Theorem 1 If ${f(n)}$ and ${g(n)}$ are any functions built up recursively from the ordinary arithmetic operations and the exp and log functions, we have exactly one of the three relations ${f(n) = o(g(n))}$, ${f(n) \sim Cg(n)}$ for some ${C > 0}$, or ${f(n) = \omega(g(n))}$

The equivalence in our exercise seems to hold for Hardy’s class of functions—at least the mechanism of the counterexample is excluded. Is the forward direction now easy to prove?

Even so, Hardy’s class might be felt too restrictive to stand for running times of all natural algorithms. For one reason, it excludes the ${\log^*(n)}$ function, which figures in the analysis of algorithms for numerous problems mentioned here. For another, we can readily imagine that natural algorithms could exhibit the kind of stepwise behavior of the counterexample ${f}$ above, when exceptional inputs requiring extra attention are sparsely distributed.

## Open Problems

Is there a simple and natural extra condition that makes bounded doubling equivalent to polynomial growth?

More generally, how does one express something that is “morally true” but technically false?

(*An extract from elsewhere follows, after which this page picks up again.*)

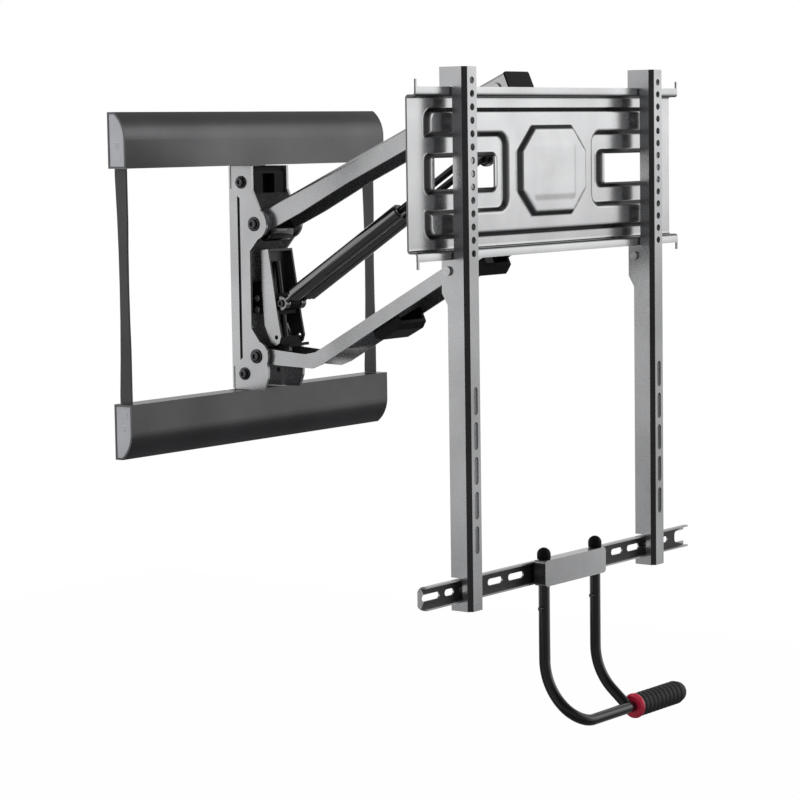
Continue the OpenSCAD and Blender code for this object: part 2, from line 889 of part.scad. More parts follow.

[missing constant C before Tao quote, earlier f “could decrease”, Marcelo Arena -> Arenas]

1. September 12, 2015 12:56 pm

Corrigendum …

2. September 12, 2015 1:19 pm

Missing the C in |B(2r)| < |B(r)| in the beginning of the section titled "Restrictions"

• September 12, 2015 1:51 pm

Ah, thanks!

September 12, 2015 2:30 pm

“I received one e-mail showing this false when {f} has zero or negative values”: isn’t the negative “bad case” discarded in the statement of the exercise, since $f$ takes non-negative values?

4. September 12, 2015 11:38 pm

Just post this on http://www.mathoverflow.net

5. September 14, 2015 2:37 am

How about assuming the function is everywhere convex or concave?
Tough I guess “staircase like” functions are not too uncommon, for example $l \lfloor 2^n \rfloor$.